Museu de Arte Murilo Mendes | MAMM

POVOS INDÍGENAS EM QUADRINHOS

Era noite, o céu escuro intensamente pontilhado de estrelas, onde vez por outra a luz fugaz de um meteorito riscava. A Via Láctea debuxava seu alvo caminho. O pátio da aldeia dos Metyktire era plano e limpo e, das várias fogueiras espalhadas, subiam faíscas e labaredas projetavam sombras fantásticas no chão. No ar parado, a fumaça que se evola e contorna todas as coisas, envolvia tudo num ar de mistério, de distância, de irreal… Movimentava-se no quadro o corpo nu de Komoye com sua borduna no ombro, gestos largos, passadas firmes e com sua forte voz conjurava heróis, relembrava lutas e felizes caçadas mesclando passado e presente… Era o “contador de histórias”, personagem importante, transmissor do conhecimento, do universo mágico, dos mitos e dos ritos.

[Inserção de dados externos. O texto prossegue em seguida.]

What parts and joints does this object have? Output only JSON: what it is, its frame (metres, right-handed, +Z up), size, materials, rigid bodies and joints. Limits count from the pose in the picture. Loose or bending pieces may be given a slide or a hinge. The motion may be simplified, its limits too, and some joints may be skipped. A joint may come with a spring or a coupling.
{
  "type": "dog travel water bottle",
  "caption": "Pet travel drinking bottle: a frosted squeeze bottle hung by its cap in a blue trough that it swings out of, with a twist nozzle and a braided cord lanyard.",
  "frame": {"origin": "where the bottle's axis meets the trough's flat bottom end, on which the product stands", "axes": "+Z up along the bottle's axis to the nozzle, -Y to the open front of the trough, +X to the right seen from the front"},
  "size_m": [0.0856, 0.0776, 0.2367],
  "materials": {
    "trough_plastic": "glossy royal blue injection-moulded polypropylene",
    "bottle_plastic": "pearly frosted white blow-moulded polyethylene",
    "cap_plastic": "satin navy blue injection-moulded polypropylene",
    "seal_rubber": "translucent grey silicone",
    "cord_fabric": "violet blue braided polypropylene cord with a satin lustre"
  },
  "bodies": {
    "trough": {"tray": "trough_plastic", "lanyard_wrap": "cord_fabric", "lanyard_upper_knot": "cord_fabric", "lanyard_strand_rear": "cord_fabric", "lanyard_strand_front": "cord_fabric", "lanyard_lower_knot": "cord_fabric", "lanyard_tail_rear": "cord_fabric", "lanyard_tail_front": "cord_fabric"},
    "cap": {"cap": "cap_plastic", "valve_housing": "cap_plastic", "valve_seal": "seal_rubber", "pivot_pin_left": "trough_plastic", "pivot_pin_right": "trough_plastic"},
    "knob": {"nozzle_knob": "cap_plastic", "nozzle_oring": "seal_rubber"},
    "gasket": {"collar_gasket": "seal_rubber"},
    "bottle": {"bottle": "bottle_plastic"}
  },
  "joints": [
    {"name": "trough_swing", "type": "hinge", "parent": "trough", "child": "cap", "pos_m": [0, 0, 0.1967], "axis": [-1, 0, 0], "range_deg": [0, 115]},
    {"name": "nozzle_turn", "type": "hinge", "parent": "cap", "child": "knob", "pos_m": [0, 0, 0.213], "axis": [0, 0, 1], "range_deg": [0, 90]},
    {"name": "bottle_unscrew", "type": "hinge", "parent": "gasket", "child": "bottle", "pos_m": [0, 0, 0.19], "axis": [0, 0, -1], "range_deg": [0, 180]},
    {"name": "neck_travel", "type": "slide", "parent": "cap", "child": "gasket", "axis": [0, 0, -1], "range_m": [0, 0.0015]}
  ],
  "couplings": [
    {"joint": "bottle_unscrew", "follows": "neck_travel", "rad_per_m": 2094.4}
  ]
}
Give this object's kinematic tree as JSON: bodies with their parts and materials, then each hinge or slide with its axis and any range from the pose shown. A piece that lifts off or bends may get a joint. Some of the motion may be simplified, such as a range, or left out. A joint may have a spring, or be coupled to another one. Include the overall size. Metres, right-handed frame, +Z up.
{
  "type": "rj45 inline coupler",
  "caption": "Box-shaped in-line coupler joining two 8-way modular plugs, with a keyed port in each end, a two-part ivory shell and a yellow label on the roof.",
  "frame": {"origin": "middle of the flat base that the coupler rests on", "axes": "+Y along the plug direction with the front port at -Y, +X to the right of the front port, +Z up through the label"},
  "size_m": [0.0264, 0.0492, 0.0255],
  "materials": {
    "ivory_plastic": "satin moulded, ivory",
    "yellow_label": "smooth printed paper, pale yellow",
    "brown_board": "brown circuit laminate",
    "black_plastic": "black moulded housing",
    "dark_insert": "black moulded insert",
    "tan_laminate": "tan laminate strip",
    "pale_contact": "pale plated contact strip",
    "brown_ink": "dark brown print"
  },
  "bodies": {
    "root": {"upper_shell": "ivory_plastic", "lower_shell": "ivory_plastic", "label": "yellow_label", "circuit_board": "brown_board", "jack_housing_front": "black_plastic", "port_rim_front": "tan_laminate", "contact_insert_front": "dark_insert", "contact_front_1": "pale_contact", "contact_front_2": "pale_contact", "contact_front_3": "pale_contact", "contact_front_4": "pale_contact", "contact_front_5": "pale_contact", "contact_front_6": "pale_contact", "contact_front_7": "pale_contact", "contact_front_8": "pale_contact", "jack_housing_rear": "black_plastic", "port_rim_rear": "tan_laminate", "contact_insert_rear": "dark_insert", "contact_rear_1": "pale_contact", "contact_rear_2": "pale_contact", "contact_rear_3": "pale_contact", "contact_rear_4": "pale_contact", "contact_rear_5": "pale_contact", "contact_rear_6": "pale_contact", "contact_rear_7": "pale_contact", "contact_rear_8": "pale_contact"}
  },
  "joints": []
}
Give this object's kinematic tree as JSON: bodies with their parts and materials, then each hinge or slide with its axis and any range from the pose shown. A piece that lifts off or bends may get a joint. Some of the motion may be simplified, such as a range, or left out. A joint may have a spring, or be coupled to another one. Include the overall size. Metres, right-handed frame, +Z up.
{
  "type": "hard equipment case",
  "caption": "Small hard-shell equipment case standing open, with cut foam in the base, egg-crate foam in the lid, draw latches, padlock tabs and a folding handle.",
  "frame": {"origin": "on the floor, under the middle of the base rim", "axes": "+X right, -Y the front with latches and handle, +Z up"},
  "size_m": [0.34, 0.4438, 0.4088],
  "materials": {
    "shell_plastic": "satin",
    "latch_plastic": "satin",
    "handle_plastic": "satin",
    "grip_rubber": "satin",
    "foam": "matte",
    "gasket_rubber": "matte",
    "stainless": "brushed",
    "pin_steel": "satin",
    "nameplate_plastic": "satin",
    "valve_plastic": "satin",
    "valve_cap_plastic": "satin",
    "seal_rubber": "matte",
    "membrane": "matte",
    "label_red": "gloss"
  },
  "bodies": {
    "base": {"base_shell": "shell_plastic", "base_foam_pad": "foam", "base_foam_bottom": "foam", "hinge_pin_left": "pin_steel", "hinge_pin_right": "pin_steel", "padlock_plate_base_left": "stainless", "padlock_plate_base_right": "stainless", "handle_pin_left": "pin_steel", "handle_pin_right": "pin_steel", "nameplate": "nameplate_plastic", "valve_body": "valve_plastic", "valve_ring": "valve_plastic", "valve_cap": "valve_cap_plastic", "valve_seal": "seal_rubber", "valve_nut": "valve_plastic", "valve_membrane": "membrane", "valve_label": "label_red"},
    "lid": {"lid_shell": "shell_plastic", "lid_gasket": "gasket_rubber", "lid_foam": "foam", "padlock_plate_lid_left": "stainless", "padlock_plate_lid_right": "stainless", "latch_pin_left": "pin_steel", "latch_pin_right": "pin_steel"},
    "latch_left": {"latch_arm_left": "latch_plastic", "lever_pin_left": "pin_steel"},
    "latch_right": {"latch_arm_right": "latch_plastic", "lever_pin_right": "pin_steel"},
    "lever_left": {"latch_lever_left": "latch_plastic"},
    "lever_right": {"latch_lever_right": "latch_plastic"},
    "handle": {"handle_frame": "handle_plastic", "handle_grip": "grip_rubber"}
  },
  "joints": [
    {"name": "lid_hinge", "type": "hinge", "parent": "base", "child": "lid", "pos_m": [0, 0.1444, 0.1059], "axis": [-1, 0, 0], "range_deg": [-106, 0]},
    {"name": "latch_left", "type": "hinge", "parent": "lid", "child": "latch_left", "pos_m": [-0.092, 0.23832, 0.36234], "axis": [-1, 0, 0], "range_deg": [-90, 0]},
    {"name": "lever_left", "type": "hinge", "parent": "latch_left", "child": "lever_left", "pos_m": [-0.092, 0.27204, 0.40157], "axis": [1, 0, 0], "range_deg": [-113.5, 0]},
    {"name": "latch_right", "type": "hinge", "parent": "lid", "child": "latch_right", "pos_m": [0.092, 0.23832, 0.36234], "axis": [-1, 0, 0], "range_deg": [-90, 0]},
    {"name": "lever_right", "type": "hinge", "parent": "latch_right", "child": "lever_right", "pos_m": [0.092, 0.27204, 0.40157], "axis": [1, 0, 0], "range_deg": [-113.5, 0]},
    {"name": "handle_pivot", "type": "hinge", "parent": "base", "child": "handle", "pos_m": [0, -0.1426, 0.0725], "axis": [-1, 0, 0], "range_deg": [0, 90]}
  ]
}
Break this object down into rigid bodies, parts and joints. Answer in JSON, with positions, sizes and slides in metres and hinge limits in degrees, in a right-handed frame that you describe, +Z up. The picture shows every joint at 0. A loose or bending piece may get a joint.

Sob a influência das imagens cuidadosamente elaboradas por Sérgio, e tomado de um misto de saudade e melancolia, revivo a beleza e a magia dessas noites guardadas há muito no meu passado. Sinto vividamente a ação do “contador de histórias,” quer esteja no pátio da aldeia sob o céu estrelado, quer no escritório com a prancheta sob a luz de néon. Ele penetra fundo, ficando indelével e para sempre em nossas mentes e corações. Constato e lamento que, não fosse a fereza das nossas ações, nossa imensa cupidez e permanente arrogância, estaríamos todos, índios e não índios, irmanados, aprendendo juntos, lendo histórias em quadrinhos ou escutando-as pelos terreiros da grande aldeia global. E para criar esta bela obra que, mais que simples História em Quadrinhos, é um registro dos acontecimentos e, portanto, uma fonte de consulta, Sérgio, consciente ou não, lapidou o coração e sensibilizou a alma durante os vinte e seis anos que passou entre o céu e o mar do maravilhoso Tahiti, convivendo e aprendendo com a cultura altamente sofisticada dos Ma’ohi.

Ambos estão de parabéns. A editora Zarabatana Books, por romper o ciclo de indiferença relacionado ao tema, e Sérgio, pela beleza das imagens e seus cuidados com a verdade. Saúde e longa vida para os “contadores de histórias”.